Now I know a lot of people ferment in the mid 60s F but I am curious what the odds are that I will have 'off' flavors with my primary sitting at ~70F? I mean I assume the odds are increased that I'll have an off flavor. I am just curious I seriously have to consider lowering the temp.


NOTE: I will be brewing all ales so I definitely do not need to worry about reach lager temps.

For IPA, APA, and most ales I keep mine at or around 65. I like a nice clean ale..but some like more flavors from the yeast in Ales so they go higher..I have a nice basement so summer brewing is no worries for me.:D

J
 
Homebrewtalk.com has become my favorite web forum, and the Homebrew Wiki is my favorite wiki to browse.

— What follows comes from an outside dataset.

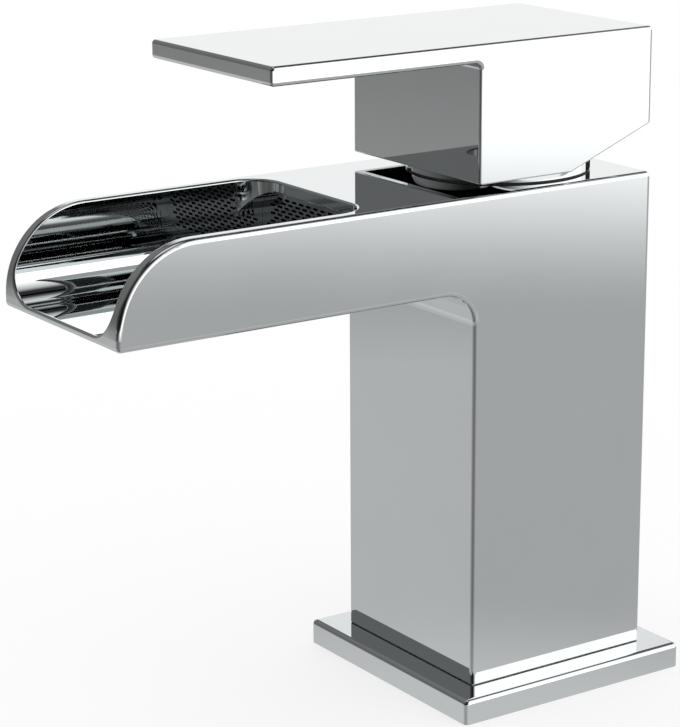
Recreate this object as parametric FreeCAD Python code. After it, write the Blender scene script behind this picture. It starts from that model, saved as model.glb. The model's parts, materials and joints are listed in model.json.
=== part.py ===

Here's a relevant article:
https://www.homebrewtalk.com/wiki/index.php/Fermentation_cabinet

I'm going to poke around the web and see if there's something cheap I can buy for this.

Then, tonight I'll go to Target and see if there's a big tub I can get in the mean time.

Meanwhile, my carboy smelled all banana-like when the temps were near 80. Now it smells way different with the temps closer to 70. Hopefully this batch won't make me blind :)
 
Thanks, I'm still poking around. I'm actually scared to see what temps I'm at when I get home today. I was down around 72 this morning when I added ice to the tub, but it's fargin' hot and sunny out here today (it's beautiful for everything but the beer in my tub :) )

I'm going to make a best effort on this batch, then hopefully buy or make something in prep for my next batch. I am hoping to get that one started by the weekend after this upcoming one, so I'm giving myself until Monday to research and make some kind of purchasing or MacGyver decision.
 
This thread is reminding me that the temps here in NYC are close to 80 today. I should probably rack the beer in the primary to a 2ndary and put it in the cool basement.